**WORK REQUIRED:**
In the listing below, find the line that contains "Keep writing the" and the line that contains "return mesh_of(name, shape)". Quote both and every line between them, exactly, and nothing more.

[CAD and scene scripts]
--

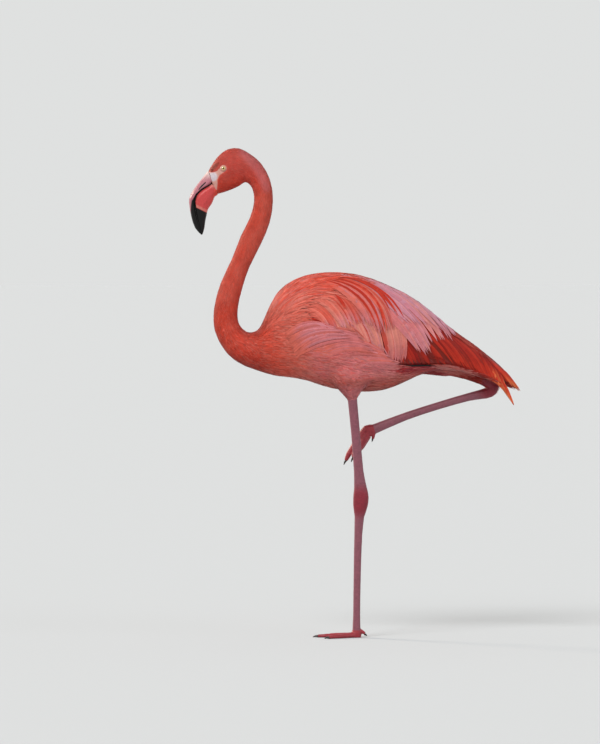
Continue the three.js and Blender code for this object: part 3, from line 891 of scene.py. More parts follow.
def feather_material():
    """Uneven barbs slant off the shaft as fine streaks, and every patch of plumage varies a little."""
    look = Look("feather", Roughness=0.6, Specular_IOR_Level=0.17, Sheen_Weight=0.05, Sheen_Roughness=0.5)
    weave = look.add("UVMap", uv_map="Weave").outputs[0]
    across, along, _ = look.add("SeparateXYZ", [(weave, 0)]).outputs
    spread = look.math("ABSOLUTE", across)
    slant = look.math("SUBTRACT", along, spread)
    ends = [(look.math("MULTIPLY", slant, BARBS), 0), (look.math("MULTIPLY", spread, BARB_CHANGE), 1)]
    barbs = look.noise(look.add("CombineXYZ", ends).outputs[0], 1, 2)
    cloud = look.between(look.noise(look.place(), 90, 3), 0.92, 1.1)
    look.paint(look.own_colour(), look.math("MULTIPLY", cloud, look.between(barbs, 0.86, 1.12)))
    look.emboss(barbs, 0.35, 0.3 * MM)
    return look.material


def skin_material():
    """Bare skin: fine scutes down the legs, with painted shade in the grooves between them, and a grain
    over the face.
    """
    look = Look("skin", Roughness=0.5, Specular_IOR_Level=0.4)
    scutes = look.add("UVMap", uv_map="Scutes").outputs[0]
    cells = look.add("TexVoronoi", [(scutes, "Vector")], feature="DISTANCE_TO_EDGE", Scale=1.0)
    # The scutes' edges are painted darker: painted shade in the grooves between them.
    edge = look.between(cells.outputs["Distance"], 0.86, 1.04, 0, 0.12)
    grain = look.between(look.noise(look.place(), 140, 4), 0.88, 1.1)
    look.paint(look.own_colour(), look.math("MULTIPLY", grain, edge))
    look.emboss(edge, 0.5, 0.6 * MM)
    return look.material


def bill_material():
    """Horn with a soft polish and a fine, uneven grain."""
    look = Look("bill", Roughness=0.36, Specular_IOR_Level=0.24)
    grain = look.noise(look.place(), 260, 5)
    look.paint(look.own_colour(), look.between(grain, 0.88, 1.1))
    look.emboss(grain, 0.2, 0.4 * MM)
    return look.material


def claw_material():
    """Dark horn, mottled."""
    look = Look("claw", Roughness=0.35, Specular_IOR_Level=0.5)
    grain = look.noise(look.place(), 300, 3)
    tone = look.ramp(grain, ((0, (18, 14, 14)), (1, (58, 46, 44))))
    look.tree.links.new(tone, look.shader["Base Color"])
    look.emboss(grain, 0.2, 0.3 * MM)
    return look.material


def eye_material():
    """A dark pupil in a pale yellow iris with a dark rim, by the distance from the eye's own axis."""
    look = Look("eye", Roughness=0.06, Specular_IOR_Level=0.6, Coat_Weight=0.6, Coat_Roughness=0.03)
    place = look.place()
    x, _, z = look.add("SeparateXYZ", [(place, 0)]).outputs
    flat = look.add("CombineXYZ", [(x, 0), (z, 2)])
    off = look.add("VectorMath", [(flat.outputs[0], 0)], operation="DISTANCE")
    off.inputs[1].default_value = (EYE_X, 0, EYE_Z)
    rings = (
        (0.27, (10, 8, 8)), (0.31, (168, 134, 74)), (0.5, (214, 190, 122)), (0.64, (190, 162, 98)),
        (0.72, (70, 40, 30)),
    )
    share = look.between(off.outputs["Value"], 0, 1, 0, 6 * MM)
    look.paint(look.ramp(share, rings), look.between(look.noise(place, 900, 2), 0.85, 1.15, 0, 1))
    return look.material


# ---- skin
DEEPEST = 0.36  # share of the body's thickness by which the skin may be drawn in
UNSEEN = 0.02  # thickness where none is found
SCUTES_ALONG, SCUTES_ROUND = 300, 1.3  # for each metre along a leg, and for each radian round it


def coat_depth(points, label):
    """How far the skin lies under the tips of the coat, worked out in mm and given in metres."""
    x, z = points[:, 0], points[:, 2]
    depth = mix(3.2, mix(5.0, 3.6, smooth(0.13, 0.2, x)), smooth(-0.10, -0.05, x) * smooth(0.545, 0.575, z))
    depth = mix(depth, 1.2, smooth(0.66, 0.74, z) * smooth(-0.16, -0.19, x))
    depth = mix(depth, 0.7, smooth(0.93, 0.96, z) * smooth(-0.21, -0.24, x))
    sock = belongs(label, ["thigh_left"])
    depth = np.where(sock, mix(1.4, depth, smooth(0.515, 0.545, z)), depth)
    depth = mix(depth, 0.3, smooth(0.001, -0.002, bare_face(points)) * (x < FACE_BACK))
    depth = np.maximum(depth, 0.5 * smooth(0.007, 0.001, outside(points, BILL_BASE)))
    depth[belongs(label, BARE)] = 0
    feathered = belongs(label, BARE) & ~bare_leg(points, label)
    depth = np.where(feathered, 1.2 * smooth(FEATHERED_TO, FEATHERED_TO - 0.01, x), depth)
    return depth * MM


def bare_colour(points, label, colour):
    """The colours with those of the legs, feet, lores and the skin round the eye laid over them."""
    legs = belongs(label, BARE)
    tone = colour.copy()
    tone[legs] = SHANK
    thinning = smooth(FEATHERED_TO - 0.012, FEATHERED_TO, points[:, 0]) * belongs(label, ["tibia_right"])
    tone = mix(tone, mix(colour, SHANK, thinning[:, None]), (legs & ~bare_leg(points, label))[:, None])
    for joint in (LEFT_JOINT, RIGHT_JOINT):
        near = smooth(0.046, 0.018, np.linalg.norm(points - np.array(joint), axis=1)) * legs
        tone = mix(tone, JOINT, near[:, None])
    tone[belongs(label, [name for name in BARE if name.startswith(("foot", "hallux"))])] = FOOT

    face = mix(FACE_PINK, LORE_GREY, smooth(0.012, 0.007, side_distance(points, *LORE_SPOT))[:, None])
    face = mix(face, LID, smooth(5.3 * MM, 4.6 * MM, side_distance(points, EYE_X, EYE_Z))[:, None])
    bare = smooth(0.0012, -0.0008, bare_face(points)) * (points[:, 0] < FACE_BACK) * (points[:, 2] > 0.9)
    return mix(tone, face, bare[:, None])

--

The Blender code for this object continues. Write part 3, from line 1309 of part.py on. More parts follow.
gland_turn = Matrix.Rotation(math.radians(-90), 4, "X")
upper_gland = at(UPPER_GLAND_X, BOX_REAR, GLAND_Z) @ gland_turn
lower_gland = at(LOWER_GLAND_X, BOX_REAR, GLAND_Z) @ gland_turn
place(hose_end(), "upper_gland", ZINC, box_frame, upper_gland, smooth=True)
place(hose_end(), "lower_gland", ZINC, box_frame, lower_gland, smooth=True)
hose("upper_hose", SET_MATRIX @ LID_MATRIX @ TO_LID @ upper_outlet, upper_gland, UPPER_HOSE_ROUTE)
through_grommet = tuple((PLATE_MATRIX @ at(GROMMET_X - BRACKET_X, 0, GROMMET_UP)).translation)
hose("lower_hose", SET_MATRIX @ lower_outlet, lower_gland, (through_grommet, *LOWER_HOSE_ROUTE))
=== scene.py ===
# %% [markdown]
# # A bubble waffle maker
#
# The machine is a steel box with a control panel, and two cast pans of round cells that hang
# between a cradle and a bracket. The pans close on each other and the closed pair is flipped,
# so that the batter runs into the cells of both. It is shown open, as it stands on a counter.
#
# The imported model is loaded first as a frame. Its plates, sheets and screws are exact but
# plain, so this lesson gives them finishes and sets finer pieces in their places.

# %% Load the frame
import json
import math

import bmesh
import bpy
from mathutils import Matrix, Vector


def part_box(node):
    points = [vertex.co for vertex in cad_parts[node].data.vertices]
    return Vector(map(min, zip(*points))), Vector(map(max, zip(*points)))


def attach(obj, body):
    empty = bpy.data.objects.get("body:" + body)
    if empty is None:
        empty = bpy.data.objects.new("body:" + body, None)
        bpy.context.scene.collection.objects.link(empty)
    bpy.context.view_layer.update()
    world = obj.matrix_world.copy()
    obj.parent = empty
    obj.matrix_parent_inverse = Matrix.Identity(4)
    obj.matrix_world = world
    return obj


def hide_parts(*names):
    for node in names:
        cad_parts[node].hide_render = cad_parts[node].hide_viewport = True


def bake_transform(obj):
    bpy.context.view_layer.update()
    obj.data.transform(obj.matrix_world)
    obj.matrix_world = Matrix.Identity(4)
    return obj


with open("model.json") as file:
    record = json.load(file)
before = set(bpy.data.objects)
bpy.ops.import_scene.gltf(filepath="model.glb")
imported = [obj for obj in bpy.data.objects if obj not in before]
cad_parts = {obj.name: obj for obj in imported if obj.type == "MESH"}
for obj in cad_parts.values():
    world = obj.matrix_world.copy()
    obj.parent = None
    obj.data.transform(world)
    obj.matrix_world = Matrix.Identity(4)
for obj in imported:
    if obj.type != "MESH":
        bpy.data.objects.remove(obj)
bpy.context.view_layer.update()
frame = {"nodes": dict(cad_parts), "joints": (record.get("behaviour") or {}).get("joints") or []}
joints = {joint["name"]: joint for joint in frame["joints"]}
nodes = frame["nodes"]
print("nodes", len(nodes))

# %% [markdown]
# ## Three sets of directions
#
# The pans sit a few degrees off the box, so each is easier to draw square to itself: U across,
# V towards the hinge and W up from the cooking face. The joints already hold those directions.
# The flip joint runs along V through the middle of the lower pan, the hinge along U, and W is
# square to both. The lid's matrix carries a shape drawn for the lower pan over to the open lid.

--

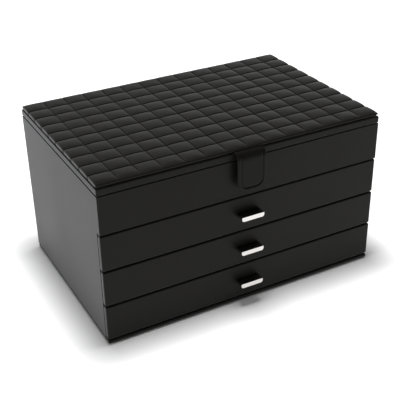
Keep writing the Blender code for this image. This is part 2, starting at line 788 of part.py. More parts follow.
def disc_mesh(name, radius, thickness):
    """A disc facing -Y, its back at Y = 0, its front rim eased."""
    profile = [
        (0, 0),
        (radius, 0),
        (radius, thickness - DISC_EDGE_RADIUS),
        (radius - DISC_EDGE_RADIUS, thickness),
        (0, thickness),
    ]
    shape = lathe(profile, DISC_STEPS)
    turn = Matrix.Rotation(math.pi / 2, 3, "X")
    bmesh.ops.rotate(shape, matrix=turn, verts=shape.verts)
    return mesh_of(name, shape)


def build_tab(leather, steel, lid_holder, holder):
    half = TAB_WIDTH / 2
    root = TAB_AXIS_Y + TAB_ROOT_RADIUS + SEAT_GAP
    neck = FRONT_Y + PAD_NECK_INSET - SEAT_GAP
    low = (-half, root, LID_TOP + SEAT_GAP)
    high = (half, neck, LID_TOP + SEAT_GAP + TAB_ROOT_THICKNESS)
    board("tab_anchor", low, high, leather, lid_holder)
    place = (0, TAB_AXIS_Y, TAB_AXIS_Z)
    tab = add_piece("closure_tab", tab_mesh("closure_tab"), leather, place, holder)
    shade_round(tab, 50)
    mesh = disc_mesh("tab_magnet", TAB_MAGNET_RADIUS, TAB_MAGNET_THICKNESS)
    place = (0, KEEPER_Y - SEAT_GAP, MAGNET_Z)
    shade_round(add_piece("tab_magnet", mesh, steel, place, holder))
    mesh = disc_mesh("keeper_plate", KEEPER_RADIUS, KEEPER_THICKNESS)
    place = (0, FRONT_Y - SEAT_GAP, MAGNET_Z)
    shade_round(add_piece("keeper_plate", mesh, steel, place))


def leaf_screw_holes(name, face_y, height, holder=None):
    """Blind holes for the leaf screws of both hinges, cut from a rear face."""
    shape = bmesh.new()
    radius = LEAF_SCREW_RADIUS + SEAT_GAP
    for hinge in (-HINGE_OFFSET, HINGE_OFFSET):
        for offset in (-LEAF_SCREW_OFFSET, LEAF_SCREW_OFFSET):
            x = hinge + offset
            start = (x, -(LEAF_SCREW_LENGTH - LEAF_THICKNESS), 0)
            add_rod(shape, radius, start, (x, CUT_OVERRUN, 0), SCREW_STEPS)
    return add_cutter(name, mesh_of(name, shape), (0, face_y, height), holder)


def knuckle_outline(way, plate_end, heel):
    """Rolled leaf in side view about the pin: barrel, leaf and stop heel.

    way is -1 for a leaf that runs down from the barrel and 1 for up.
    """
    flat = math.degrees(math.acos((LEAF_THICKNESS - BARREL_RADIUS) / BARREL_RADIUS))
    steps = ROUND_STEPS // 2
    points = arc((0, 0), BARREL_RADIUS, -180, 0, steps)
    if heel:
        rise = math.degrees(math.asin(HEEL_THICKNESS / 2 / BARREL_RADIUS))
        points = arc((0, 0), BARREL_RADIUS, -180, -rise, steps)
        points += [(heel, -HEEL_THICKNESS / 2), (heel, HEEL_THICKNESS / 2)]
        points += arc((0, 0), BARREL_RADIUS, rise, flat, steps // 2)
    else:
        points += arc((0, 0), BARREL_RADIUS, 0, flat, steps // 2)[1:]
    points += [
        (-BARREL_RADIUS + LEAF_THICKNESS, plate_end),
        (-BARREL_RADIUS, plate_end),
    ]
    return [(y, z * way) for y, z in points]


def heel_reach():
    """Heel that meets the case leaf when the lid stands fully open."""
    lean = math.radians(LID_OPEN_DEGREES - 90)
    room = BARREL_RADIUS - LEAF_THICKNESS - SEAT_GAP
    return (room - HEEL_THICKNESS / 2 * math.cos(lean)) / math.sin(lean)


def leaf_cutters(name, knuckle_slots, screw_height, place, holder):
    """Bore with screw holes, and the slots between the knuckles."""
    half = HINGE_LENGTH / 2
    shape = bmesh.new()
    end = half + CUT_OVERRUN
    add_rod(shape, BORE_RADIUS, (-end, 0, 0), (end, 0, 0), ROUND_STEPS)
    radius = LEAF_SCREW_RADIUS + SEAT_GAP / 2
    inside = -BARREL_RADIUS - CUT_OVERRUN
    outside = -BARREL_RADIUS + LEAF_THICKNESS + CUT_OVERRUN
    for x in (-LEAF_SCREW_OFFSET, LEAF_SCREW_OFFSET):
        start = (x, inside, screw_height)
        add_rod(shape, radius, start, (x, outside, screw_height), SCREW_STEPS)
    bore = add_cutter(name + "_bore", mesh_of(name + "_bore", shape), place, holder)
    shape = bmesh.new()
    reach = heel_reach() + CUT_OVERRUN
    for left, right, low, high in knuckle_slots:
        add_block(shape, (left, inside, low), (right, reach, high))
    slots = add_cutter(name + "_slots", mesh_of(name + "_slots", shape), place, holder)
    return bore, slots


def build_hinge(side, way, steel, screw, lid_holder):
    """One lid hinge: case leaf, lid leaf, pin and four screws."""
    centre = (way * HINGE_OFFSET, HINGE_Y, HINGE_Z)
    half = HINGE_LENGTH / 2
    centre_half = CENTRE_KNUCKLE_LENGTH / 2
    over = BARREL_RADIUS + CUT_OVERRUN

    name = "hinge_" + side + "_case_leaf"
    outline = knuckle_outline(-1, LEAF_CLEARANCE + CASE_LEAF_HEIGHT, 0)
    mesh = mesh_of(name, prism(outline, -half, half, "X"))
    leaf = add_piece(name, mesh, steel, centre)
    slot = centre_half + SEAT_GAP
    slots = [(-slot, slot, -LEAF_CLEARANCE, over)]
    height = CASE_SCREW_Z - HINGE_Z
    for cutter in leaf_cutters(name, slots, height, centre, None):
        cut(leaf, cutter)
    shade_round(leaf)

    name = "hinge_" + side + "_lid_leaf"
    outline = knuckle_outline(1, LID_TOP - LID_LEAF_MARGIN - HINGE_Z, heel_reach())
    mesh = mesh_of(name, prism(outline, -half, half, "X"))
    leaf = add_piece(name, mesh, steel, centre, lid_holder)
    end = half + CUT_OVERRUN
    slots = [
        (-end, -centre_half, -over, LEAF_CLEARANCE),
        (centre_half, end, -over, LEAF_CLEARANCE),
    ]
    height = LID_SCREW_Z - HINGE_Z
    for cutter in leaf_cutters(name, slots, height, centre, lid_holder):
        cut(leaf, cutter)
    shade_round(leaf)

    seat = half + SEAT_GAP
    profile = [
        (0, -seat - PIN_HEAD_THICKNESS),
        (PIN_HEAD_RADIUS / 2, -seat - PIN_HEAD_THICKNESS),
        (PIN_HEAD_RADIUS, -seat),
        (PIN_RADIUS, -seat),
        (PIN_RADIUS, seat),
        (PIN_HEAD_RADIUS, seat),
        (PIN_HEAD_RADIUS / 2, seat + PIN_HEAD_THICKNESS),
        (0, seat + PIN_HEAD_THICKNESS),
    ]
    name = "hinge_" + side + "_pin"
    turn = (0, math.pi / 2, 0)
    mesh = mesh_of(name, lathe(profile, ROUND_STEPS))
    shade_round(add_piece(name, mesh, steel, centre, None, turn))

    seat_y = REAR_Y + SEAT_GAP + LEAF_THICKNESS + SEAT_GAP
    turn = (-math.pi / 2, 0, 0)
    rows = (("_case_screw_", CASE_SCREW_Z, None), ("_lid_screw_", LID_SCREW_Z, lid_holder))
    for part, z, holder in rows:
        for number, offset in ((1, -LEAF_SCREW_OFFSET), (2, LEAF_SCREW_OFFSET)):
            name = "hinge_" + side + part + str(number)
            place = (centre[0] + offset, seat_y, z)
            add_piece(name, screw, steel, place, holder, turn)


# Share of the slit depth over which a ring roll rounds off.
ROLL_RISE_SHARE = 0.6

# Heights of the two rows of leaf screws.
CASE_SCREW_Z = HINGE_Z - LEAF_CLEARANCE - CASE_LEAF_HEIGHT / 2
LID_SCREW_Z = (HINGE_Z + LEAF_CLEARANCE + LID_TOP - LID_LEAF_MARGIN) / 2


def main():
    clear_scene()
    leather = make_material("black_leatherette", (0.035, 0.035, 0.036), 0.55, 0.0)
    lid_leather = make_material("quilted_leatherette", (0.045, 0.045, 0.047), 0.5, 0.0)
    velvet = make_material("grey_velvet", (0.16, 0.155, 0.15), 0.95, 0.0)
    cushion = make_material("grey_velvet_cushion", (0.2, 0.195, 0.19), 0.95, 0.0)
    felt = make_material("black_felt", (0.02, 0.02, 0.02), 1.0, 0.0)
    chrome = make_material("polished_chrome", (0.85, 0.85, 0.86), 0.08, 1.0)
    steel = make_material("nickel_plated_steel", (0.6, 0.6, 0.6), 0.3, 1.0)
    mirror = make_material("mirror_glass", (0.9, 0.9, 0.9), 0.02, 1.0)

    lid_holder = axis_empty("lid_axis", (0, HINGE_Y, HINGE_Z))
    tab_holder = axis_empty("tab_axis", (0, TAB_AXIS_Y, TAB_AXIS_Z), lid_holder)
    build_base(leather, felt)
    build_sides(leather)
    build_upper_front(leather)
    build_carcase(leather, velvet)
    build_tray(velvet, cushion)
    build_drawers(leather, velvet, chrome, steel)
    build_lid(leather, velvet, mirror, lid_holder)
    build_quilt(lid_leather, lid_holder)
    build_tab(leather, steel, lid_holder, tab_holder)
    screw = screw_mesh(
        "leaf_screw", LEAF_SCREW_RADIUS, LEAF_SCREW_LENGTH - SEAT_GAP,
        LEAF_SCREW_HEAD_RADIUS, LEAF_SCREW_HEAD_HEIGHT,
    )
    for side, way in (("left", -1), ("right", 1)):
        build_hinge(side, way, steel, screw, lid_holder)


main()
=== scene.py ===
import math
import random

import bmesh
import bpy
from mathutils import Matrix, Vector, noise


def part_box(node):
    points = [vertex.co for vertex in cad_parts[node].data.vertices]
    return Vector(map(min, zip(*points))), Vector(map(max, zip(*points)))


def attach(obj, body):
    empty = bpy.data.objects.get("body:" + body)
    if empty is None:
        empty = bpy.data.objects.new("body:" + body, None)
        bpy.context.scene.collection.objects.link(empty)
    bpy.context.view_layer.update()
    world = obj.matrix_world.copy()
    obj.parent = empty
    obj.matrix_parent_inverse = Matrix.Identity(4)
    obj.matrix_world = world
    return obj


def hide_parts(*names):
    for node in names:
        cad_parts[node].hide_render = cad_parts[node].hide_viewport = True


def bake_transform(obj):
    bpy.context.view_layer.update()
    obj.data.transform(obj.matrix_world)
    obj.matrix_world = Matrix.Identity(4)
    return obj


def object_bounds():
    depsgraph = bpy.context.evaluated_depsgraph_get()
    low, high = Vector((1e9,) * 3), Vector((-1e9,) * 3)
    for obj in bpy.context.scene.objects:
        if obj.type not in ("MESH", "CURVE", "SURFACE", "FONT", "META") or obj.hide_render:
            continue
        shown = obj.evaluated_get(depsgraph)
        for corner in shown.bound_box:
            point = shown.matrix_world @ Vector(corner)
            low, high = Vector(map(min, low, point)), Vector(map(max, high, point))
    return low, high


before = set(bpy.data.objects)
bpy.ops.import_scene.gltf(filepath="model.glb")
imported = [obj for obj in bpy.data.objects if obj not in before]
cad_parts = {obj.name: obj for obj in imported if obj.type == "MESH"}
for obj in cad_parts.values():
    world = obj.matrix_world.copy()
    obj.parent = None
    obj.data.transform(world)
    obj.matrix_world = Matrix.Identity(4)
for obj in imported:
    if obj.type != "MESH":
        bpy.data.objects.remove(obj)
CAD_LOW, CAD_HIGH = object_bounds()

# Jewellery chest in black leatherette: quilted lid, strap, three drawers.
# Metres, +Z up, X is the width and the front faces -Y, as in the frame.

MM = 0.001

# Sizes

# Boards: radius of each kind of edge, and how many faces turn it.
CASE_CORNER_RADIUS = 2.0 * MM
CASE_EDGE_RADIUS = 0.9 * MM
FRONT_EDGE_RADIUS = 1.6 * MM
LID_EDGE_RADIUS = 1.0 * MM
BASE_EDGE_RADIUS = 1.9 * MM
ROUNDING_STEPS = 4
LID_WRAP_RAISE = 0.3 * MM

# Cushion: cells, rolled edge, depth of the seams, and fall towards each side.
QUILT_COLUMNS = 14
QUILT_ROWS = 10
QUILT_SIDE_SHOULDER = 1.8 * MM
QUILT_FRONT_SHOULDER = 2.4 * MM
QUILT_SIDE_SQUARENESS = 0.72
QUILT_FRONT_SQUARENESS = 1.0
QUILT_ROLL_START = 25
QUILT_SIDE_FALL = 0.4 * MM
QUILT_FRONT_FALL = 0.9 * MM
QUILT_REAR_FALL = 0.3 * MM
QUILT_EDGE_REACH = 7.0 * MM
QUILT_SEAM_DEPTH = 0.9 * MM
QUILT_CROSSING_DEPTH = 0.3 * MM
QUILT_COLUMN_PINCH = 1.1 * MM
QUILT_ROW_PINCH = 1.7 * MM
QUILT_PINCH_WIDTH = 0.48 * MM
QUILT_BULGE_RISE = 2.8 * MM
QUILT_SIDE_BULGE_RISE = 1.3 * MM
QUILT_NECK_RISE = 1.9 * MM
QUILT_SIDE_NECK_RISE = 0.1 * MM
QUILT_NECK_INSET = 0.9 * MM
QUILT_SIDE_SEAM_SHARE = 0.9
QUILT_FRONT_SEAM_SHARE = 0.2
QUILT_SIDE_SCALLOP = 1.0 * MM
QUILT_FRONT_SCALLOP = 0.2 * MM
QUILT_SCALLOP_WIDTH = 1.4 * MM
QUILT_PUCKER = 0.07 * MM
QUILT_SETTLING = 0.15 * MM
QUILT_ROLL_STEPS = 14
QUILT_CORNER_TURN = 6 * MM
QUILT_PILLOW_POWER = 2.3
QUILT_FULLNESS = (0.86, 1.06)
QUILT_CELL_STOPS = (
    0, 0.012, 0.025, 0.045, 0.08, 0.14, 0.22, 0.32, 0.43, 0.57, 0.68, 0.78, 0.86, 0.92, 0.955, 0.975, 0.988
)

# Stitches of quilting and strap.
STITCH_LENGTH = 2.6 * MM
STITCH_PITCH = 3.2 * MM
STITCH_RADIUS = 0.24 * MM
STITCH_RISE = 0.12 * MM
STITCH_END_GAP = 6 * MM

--

**RESPONSE BELOW:**
Keep writing the Blender code for this image. This is part 2, starting at line 788 of part.py. More parts follow.
def disc_mesh(name, radius, thickness):
    """A disc facing -Y, its back at Y = 0, its front rim eased."""
    profile = [
        (0, 0),
        (radius, 0),
        (radius, thickness - DISC_EDGE_RADIUS),
        (radius - DISC_EDGE_RADIUS, thickness),
        (0, thickness),
    ]
    shape = lathe(profile, DISC_STEPS)
    turn = Matrix.Rotation(math.pi / 2, 3, "X")
    bmesh.ops.rotate(shape, matrix=turn, verts=shape.verts)
    return mesh_of(name, shape)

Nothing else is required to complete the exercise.